Recycling ceramic

"Ceramic" is a generic term. A quick look at the VXB web site revealed that (at the least) ceramic balls can be made from alumina, silicon nitride, zirconia, or tungsten carbide. All of those except the carbide could go into the average land fill, or used in ways that could abrade them (as in tumbler media). Carbide has a metallic binder (often cobalt) which probably puts it into the hazardous material category -- but it sounds like used carbide is worth something to recyclers.

Cobalt is slightly magnetic so that would be one way to separate it from other kinds of ceramic balls.
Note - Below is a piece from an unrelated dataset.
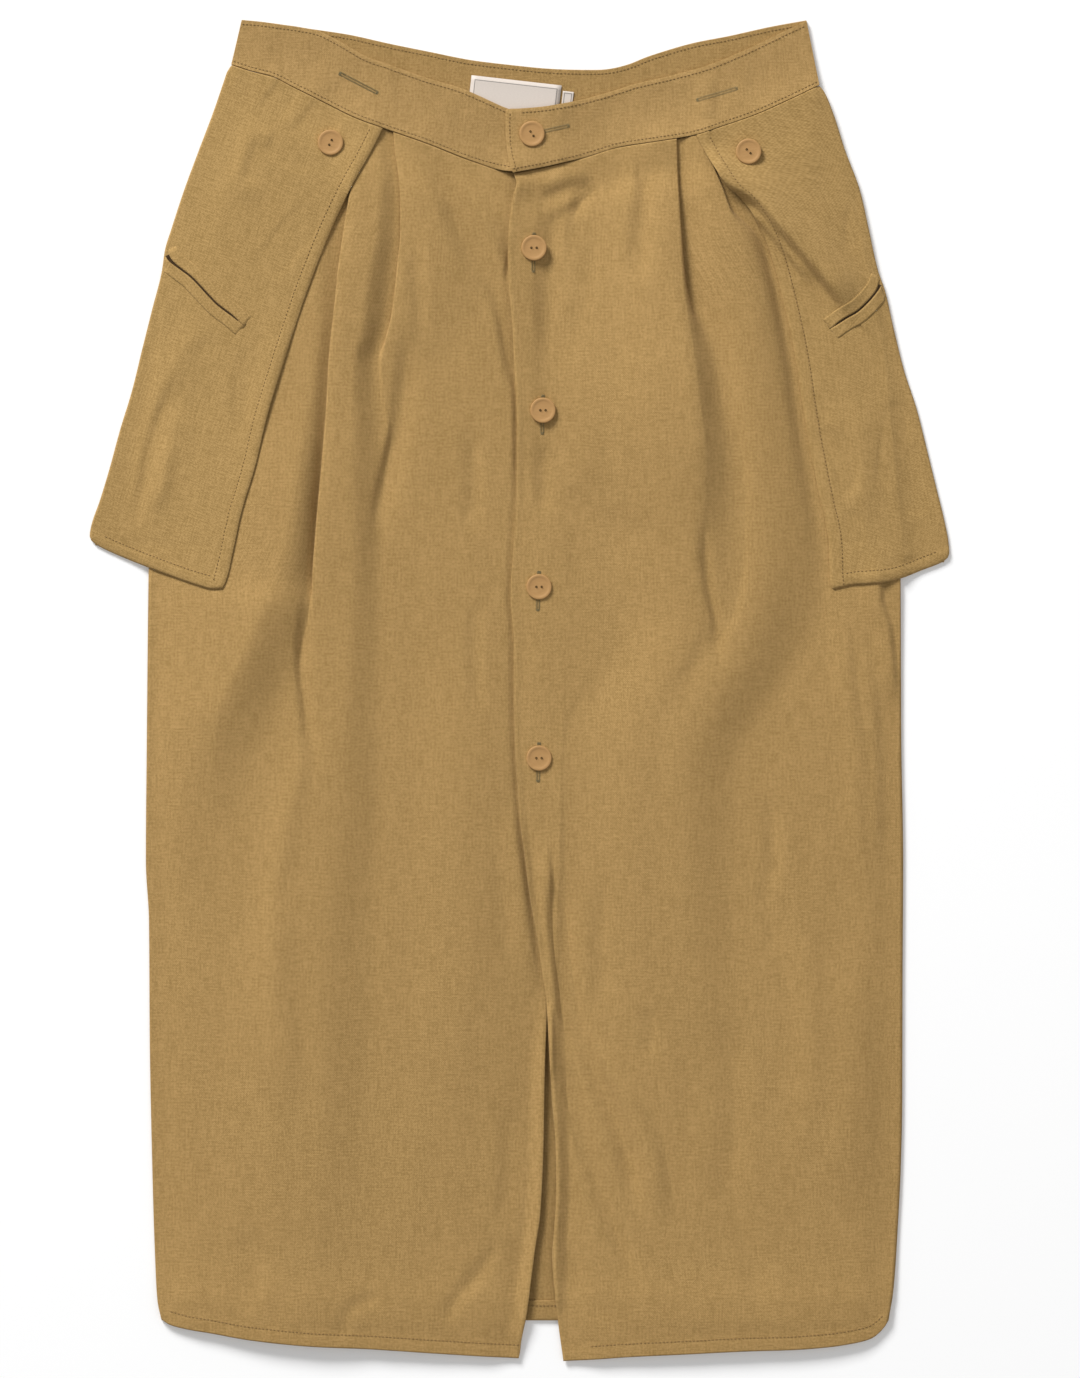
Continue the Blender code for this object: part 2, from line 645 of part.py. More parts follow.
def welt_grid(slit, near, far, outer, layers):
    """Strip beside a pocket slit, laid on the flap and ended short of its folded edge."""
    grid = []
    for away in (near, (near + far) / 2, far):
        first = 0.0
        point = beside(slit, first, away)
        while abs(point.x) > read_line(outer, point.y) - WELT_EDGE:
            first += 0.01
            point = beside(slit, first, away)
        row = []
        for c in range(WELT_COLUMNS):
            point = beside(slit, first + (1 - first) * c / (WELT_COLUMNS - 1), away)
            row.append((point.x, point.y, rest_on(layers, point.x, point.y, WELT_WALL, WELT_REACH)))
        grid.append(row)
    return grid


def add_button(name, x, y, angle, layers, material, collection, cutters):
    """Two-hole button with a raised rim and a dished face."""
    seat = rest_on(layers, x, y, 0, BUTTON_ACROSS / 2) - CLEAR
    form = bmesh.new()
    bmesh.ops.create_cone(
        form, cap_ends=True, cap_tris=False, segments=BUTTON_SIDES,
        radius1=BUTTON_ACROSS / 2 * MM, radius2=BUTTON_ACROSS / 2 * MM, depth=BUTTON_THICK * MM,
    )
    face = max(form.faces, key=lambda item: item.calc_center_median().z)
    bmesh.ops.inset_region(form, faces=[face], thickness=BUTTON_RIM * MM, depth=0)
    bmesh.ops.inset_region(form, faces=[face], thickness=BUTTON_EDGE * MM, depth=-BUTTON_DISH * MM)
    middle = Vector((x, y, seat + BUTTON_THICK / 2)) * MM
    bmesh.ops.translate(form, verts=form.verts, vec=middle)
    mesh = bpy.data.meshes.new(name)
    form.to_mesh(mesh)
    form.free()
    mesh.materials.append(material)
    item = bpy.data.objects.new(name, mesh)
    collection.objects.link(item)
    rim = item.modifiers.new("rim", "BEVEL")
    rim.width = BUTTON_EDGE * MM
    rim.segments = 1
    rim.limit_method = "ANGLE"
    rim.angle_limit = math.radians(60)
    for number, way in enumerate((-0.5, 0.5)):
        turn = math.radians(angle)
        hole = bmesh.new()
        bmesh.ops.create_cone(
            hole, cap_ends=True, cap_tris=False, segments=HOLE_SIDES,
            radius1=HOLE_ACROSS / 2 * MM, radius2=HOLE_ACROSS / 2 * MM, depth=BUTTON_THICK * 2 * MM,
        )
        across = Vector((math.cos(turn), math.sin(turn), 0)) * HOLE_SPACING * way * MM
        bmesh.ops.translate(hole, verts=hole.verts, vec=middle + across)
        hole_mesh = bpy.data.meshes.new(f"{name}_hole_{number + 1}")
        hole.to_mesh(hole_mesh)
        hole.free()
        cutter = bpy.data.objects.new(f"{name}_hole_{number + 1}", hole_mesh)
        cutters.objects.link(cutter)
        cutter.hide_render = True
        cutter.display_type = "WIRE"
        cut = item.modifiers.new(f"hole_{number + 1}", "BOOLEAN")
        cut.operation = "DIFFERENCE"
        cut.solver = "EXACT"
        cut.object = cutter
    return item


def build():
    """Make every piece, from the floor up."""
    for item in list(bpy.data.objects):
        bpy.data.objects.remove(item)
    skirt = bpy.data.collections.new("cargo_utility_skirt")
    bpy.context.scene.collection.children.link(skirt)
    cutters = bpy.data.collections.new("button_hole_cutters")
    bpy.context.scene.collection.children.link(cutters)
    cutters.hide_render = True

    plans = {
        LEFT: flap_plan(FLAP_EDGE_LEFT, FLAP_OUTER_LEFT, SEAM_LEFT, FLAP_HEM_LEFT, LEFT, FLAP_COLUMNS),
        RIGHT: flap_plan(FLAP_EDGE_RIGHT, FLAP_OUTER_RIGHT, SEAM_RIGHT, FLAP_HEM_RIGHT, RIGHT, FLAP_COLUMNS),
    }
    legs = {
        LEFT: flap_plan(FLAP_EDGE_LEFT, FLAP_OUTER_LEFT, SEAM_BACK, FLAP_HEM_LEFT, LEFT, LEG_COLUMNS),
        RIGHT: flap_plan(FLAP_EDGE_RIGHT, FLAP_OUTER_RIGHT, SEAM_BACK, FLAP_HEM_RIGHT, RIGHT, LEG_COLUMNS),
    }
    leg_layers = {}
    for side, plan in legs.items():
        leg_layers[side] = (make_tree([[(x, y, CLOTH / 2) for x, y in row] for row in plan]), CLOTH)

    back = back_grid([leg_layers[LEFT], leg_layers[RIGHT]])
    add_sheet("back_panel", back, CLOTH, make_material("linen_back", BACK_KHAKI, 0.9), skirt)
    back_layer = (make_tree(back), CLOTH)

    band_back = band_grid(TOP_BACK, SEAM_BACK, [], [], BAND_WALL, True)
    band_back_material = make_material("linen_band_back", BACK_KHAKI, 0.9)
    add_sheet("waistband_back", band_back, BAND_WALL, band_back_material, skirt)
    band_back_layer = (make_tree(band_back), BAND_WALL)

    label_material = make_material("woven_label", LABEL_WHITE, 0.8)
    label_main = label_grid(LABEL_MAIN_AT, LABEL_MAIN, [band_back_layer])
    add_sheet("label_main", label_main, LABEL_WALL, label_material, skirt)
    label_size = label_grid(LABEL_SIZE_AT, LABEL_SIZE, [band_back_layer])
    size_material = make_material("woven_label_size", LABEL_WHITE, 0.8)
    add_sheet("label_size", label_size, LABEL_WALL, size_material, skirt)
    label_layers = [(make_tree(label_main), LABEL_WALL), (make_tree(label_size), LABEL_WALL)]

    left = front_grid(
        LEFT, EDGE_LEFT, SIDE_LEFT, PLEATS_LEFT, RISE_LEFT, SEAM_LEFT, HEM_LEFT, [back_layer])
    add_sheet("front_panel_left", left, CLOTH, make_material("linen_left", KHAKI, 0.9), skirt)
    left_layer = (make_tree(left), CLOTH)
    right = front_grid(
        RIGHT, EDGE_RIGHT, SIDE_RIGHT, PLEATS_RIGHT, RISE_RIGHT, SEAM_RIGHT, HEM_RIGHT,
        [back_layer, left_layer])
    add_sheet("front_panel_right", right, CLOTH, make_material("linen_right", KHAKI, 0.9), skirt)
    right_layer = (make_tree(right), CLOTH)

    flap_layers = {}
    for side, word, front, folds in (
        (LEFT, "left", left_layer, FOLDS_FLAP_LEFT), (RIGHT, "right", right_layer, FOLDS_FLAP_RIGHT),
    ):
        grid = flap_grid(plans[side], legs[side], side, folds, [front, back_layer, leg_layers[side]])
        add_sheet(f"flap_{word}", grid, CLOTH, make_material(f"linen_flap_{word}", FLAP_KHAKI, 0.9), skirt)
        flap_layers[side] = (make_tree(grid), CLOTH)

    below = [back_layer, band_back_layer] + label_layers
    sewn_on = [left_layer, right_layer, flap_layers[LEFT], flap_layers[RIGHT]]
    band_left = band_grid(TOP_LEFT, SEAM_LEFT, below, sewn_on, BAND_WALL, False)
    band_left_material = make_material("linen_band_left", BAND_KHAKI, 0.9)
    add_sheet("waistband_front_left", band_left, BAND_WALL, band_left_material, skirt)
    below.append((make_tree(band_left), BAND_WALL))
    band_right = band_grid(TOP_RIGHT, SEAM_RIGHT, below, sewn_on, BAND_WALL, False)
    band_right_material = make_material("linen_band_right", BAND_KHAKI, 0.9)
    add_sheet("waistband_front_right", band_right, BAND_WALL, band_right_material, skirt)
    band_right_layer = (make_tree(band_right), BAND_WALL)

    for side, word, slit, outer in (
        (LEFT, "left", SLIT_LEFT, FLAP_OUTER_LEFT), (RIGHT, "right", SLIT_RIGHT, FLAP_OUTER_RIGHT),
    ):
        near = SLIT_WIDTH / 2
        far = near + WELT_WIDTH
        upper = 1 if side == LEFT else -1
        for name, way in (("upper", upper), ("lower", -upper)):
            grid = welt_grid(slit, near * way, far * way, outer, [flap_layers[side]])
            material = make_material(f"linen_welt_{word}_{name}", WELT_KHAKI, 0.9)
            add_sheet(f"welt_{word}_{name}", grid, WELT_WALL, material, skirt)

    carriers = {
        "button_waist": band_right_layer, "button_flap_left": flap_layers[LEFT],
        "button_flap_right": flap_layers[RIGHT],
    }
    for name, x, y, angle in BUTTONS:
        material = make_material(f"corozo_{name}", COROZO, 0.55)
        add_button(name, x, y, angle, [carriers.get(name, right_layer)], material, skirt, cutters)


build()
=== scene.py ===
# Cargo utility skirt laid flat with its front up.
# Tables are in millimetres, x to the right, y to the waist, "out" away from the middle.
import math
import bpy
import numpy as np
from mathutils import Matrix, Vector
from mathutils.bvhtree import BVHTree


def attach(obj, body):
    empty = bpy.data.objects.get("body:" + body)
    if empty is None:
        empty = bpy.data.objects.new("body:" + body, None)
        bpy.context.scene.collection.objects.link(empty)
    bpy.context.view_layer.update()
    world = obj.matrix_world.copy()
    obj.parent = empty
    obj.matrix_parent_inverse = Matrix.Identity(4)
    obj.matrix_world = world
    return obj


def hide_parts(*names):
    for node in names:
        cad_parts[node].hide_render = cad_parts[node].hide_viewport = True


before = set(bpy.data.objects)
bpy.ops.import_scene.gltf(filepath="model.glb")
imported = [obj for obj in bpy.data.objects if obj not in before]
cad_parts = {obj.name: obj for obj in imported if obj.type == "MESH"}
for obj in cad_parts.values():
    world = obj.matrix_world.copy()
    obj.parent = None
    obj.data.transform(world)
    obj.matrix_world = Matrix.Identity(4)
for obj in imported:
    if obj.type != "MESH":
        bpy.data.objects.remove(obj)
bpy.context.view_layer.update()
scene = bpy.context.scene
mm = 0.001
left, right = -1, 1
sideWord = {left: "Left", right: "Right"}
print("frame loaded")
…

Impurities could make the other types of ceramic dark or black so color probably is not a good way to distinguish different types of ceramic balls.

Out of curiosity, I checked one of my tungsten carbide inserts to see if it was conductive. Yep. However, if the silicon nitride balls are black due to an excess of silicon, they might be slightly conductive as well. I don't have any on hand to see if that's the case.
 
Tungsten carbide can be brazed with a torch and the right brazing rod/flux combo. I'm not sure about other types of ceramics. It might be possible to deposit some type of fired-on coating that can be brazed/soldered. You'd need a kiln and (possibly) plumb it to provide an oxygen-free environment for the firing. It actually might be necessary to provide a reducing atmosphere (like hydrogen) to get the desired film composition. If so, that's an "interesting" problem due to hydrogen's flammability.

I once worked for a company that made their own hybrid electronic components. They silk-screened conductor lines and resistors onto alumina (sometimes beryllia) substrates, then fired them. Some of the kilns were plumbed to produce a reducing atmosphere, and they just flared off the hot hydrogen as it came out the back end of the furnace. I bet that approach wouldn't fly today...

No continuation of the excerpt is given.